Before we get going, here are the necessary libraries:
library(simstudy)
library(data.table)
library(msm)
library(ggplot2)
library(mgcv)
General concept
In the data definition step, it is possible to specify any valid R
function in the formula argument. If dist is specified as “nonrandom”, then simstudy
will generate data based on that function. (Yes, the specification as “nonrandom” is a bit awkward since we are defining a stochastic data generating process in this case; in future versions I plan to allow dist to be specified as “custom” to make this less dissonant.)

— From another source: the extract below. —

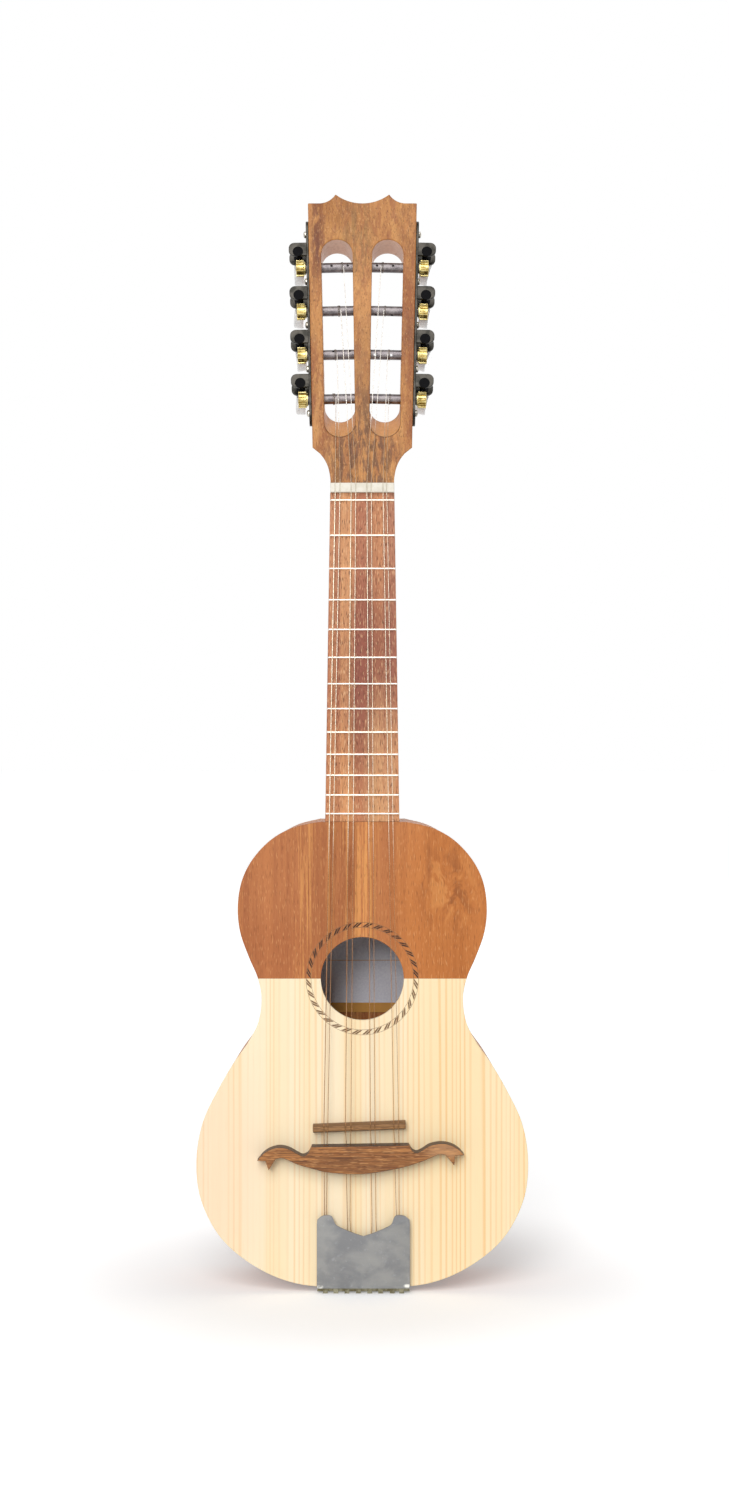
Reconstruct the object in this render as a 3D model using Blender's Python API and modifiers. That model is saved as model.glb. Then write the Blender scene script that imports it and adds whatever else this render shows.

In this example, I want to be able to generate data from a truncated normal distribution. There is an existing function rtnorm
in the msm
package that I can take advantage here. What I have done is essentially create a wrapper function that makes a single draw from the truncated distribution with a specified mean, standard deviation, and pair of truncation bounds:
trunc_norm <- function(mean, sd, lower, upper) {
rtnorm(n = 1, mean = mean, sd = sd, lower = lower, upper = upper)
}
Now that trunc_norm
has been created, I am free to use this is in a data definition statement. And even more important, the call to trunc_norm
can depend on other variables; in this case, I have created binary variable x that will determine the upper and lower bounds of the distribution. When \(x=0\), the \(N(0, 3.5^2)\) distribution is truncated at -5 and 5, and when \(x=1\), the distribution is truncated at -8 and 8.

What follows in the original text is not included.